De plus, l’exclusion progressive du risque cybernétique dans les polices standards en responsabilité augmente la nécessité de souscrire, en parallèle, une police dédiée à ce risque précis.

Enfin, les initiatives gouvernementales peuvent également avoir un effet sur le développement et la croissance de ce type de produits d’assurance. En février 2014, le gouvernement américain a publié une première version du Framework for Improving Critical Infrastructure Cybersecurity (en français, Cadre pour l’amélioration des infrastructures de cybersécurité). Les grands principes de ce document ont été élaborés en collaboration avec l’industrie et représentent « un ensemble de normes et de directives pratiques pour promouvoir la protection des infrastructures. »

Le gouvernement britannique a adopté une approche similaire et publié l’Essentials Scheme Cyber en juin dernier pour promouvoir de meilleures pratiques dans la gestion du cyberrisque et a mis sur pied un programme d’assurance obligatoire pour les fournisseurs qui soumissionnent auprès de certains services gouvernementaux, ainsi que pour les grands contrats commerciaux qui traitent des renseignements personnels.

Les assureurs et la gestion du cyberrisque


A la lumière de ces défis, le Cro Forum a identifié trois axes cruciaux à développer dans l’avenir : la classification des cyberrisques ; l’évaluation de l’exposition à ce type de risques ; le développement d’un cadre de gestion des risques approprié pour mieux appréhender cette exposition.

Tout d’abord, comprendre et gérer l’exposition d’un assureur au niveau de la souscription commence par une classification et un codage précis des risques. La codification est fondamentale à la tarification car elle permet de mesurer la rentabilité et de mieux gérer la répartition du capital. Elle doit ainsi offrir aux assureurs la possibilité de lier leur exposition dans la souscription du cyberrisque à leurs propres risques opérationnels.

Cependant, l’évolution rapide du cyberrisque et le large éventail de produits offerts rendent difficile le codage exact des polices pour les acteurs de l’industrie. Les cybercouvertures ne sont actuellement pas codées de manière cohérente, ce qui complique la mesure du risque. La mise en œuvre de codes spécifiques pour ce type de risques aiderait les assureurs à capturer et à contrôler les expositions d’une manière cohérente et transparente.

Par ailleurs, une meilleure évaluation de l’exposition à ce type de risques semble incontournable pour le développement du marché de la cyber assurance. Aussi, la façon la plus simple de gérer le risque est de s’assurer que l’exposition à ce risque est suffisamment diversifiée par secteurs, par contreparties et par zones géographiques.

Toutefois, les défis liés à l’interconnexion des systèmes d’information et le fait que le marché de la cyber-assurance est encore en développement rendent cette approche pas toujours évidente.

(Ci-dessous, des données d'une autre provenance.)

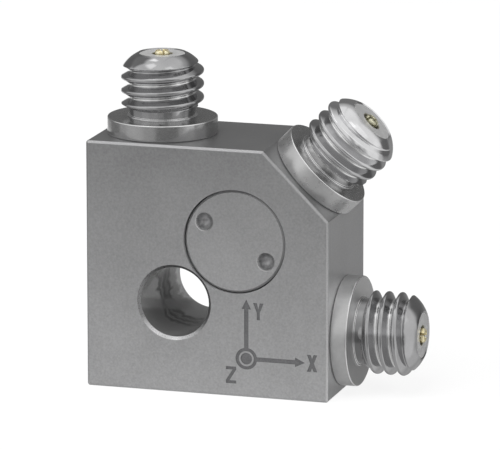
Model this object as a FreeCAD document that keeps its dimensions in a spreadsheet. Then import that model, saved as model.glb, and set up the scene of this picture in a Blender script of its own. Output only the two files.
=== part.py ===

Enfin, le développement d’un cadre de gestion des risques approprié doit permettre de mieux appréhender l’exposition au risque. Il est donc crucial de bien déterminer le profil de risque de l’entreprise et d’établir des limites de tolérance au risque, tout en acceptant que l’allocation du capital soit compliquée et peu fiable. En conséquence, il est essentiel que la gestion des risques soit impliquée dans de la stratégie d’affaires de l’assureur pour couvrir les cyberrisques.

Solutions alternatives à la réassurance

Dans le but de compléter la capacité de réassurance, des discussions préliminaires sur les mécanismes alternatifs de transfert de cyberrisques ont été conduites. Par exemple, la possibilité d’émettre des « cyber-obligations » ou celle d’une réassurance garantie commencent à être discutées. Alors que les obligations de dommages liés à des catastrophes ont mis du temps à se développer, les « cyber-obligations » représentent des risques ciblés avec des résultats binaires sur une période de temps définie. Ils pourraient donc convenir aux gestionnaires de fonds souhaitant se diversifier. Cependant, l’historique des pertes pouvant être jugé insuffisant, la tarification risque de refléter une certaine marge d’incertitude.

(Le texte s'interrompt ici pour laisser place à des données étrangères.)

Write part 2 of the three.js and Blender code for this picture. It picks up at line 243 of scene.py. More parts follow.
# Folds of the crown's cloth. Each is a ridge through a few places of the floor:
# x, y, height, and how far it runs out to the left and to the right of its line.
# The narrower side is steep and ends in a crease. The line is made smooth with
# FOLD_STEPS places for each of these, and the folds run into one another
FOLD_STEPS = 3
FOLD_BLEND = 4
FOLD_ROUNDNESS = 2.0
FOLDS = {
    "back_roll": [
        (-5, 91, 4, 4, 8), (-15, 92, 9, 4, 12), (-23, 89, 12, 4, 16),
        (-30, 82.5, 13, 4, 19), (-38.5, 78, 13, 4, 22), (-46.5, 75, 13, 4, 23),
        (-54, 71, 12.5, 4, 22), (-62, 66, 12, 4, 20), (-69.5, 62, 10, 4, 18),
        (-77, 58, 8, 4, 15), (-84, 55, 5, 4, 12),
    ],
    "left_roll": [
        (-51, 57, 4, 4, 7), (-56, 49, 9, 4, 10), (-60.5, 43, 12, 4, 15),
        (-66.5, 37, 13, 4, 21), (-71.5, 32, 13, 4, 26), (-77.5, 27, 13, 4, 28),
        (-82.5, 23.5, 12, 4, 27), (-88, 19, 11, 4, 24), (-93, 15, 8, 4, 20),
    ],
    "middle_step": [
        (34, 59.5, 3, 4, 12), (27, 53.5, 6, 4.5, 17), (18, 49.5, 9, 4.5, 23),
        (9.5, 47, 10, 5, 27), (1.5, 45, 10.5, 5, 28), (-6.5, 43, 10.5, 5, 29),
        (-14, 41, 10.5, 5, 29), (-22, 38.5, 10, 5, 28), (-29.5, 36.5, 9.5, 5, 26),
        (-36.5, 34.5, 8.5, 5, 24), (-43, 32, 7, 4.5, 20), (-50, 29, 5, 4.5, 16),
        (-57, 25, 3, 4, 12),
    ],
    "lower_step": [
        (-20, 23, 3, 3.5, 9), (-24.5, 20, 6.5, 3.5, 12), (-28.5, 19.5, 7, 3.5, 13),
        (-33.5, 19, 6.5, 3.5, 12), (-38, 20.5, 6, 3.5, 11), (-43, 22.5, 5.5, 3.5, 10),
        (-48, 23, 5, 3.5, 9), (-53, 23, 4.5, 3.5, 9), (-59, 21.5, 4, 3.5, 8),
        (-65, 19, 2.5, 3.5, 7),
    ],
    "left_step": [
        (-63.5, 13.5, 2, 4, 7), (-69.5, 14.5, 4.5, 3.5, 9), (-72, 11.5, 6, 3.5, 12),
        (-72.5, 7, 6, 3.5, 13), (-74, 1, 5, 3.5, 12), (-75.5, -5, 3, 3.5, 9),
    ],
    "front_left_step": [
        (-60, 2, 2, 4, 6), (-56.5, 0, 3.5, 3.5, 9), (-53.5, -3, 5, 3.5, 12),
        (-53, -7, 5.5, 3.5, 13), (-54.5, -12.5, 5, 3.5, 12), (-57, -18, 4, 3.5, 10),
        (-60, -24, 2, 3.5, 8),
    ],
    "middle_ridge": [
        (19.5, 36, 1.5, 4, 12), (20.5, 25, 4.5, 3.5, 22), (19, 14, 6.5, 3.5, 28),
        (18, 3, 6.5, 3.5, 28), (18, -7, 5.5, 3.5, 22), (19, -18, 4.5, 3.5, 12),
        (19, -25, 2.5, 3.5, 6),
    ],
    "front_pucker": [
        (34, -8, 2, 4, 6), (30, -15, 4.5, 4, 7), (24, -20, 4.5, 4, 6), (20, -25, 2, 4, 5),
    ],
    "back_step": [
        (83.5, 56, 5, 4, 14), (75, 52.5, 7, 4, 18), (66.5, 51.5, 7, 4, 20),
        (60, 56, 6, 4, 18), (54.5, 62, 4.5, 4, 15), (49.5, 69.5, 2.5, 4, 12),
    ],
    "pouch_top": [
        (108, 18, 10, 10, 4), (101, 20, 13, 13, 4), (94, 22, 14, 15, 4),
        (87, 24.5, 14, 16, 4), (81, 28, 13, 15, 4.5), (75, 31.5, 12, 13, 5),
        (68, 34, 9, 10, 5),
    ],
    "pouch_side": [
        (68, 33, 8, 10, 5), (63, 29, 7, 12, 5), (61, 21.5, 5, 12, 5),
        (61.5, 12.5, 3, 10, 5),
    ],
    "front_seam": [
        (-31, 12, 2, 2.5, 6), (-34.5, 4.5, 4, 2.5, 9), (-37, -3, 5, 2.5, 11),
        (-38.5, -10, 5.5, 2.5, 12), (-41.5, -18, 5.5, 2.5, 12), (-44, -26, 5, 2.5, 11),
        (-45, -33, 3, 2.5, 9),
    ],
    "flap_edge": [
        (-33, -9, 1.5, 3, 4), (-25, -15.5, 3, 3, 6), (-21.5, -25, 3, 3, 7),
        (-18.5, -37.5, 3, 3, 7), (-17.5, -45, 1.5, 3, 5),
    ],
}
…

Malgré tous ces défis, d’aucuns croient que la cyberassurance représente une opportunité intéressante pour les marchés de capitaux. Revenus diversifiés, efficacité garantie et résultats binaires peuvent attirer des fonds sur le marché de l’Insurance Linked Security. Les marchés de capitaux peuvent finalement agir comme un complément à la réassurance, permettant aux assureurs qui font face à des contraintes de capitaux limités pour compléter leurs programmes.

La cyberguerre et les limites de l’assurance

Toutefois, des questions subsistent quant à la disponibilité d’une couverture d’assurance pour une cyberattaque de nature terroriste. Certains assureurs suggèrent que la loi américaine du Terrorism Risk Insurance (anciennement TRIA) ne s’applique uniquement que dans le cas d’une attaque axée sur une infrastructure. D’autres suggèrent que la TRIA est suffisamment explicite sur les modes d’attaque et que les cyberattaques n’y sont pas mentionnées. Il faut préciser que la loi a été rédigée en 2001 afin de répondre à un type d’événements très différent d’une cyberattaque.

La cyberguerre est également un sujet de discussion et constitue une partie active des stratégies militaires de la plupart des grands pays industrialisés. Cela dit, de nombreux observateurs de l’industrie suggèrent que la menace d’une cyberguerre à l’échelle mondiale est exagérée, le sort des économies majeures (notamment les États-Unis, l’Europe, la Chine ou la Russie) étant étroitement lié.

De surcroit, une cyberattaque visant les États-Unis ou l’Europe paralyserait en premier lieu la croissance des économies émergentes. Ce qui est plus inquiétant, ce n’est donc pas la cyberguerre, mais plutôt la pratique croissante de la violation de secrets commerciaux et d’informations confidentielles. L’assurance n’est donc pas le bon instrument pour gérer ce type de risques, Et c’est aux gouvernements des pays cibles qu’il revient de gérer de façon « agressive » cette menace.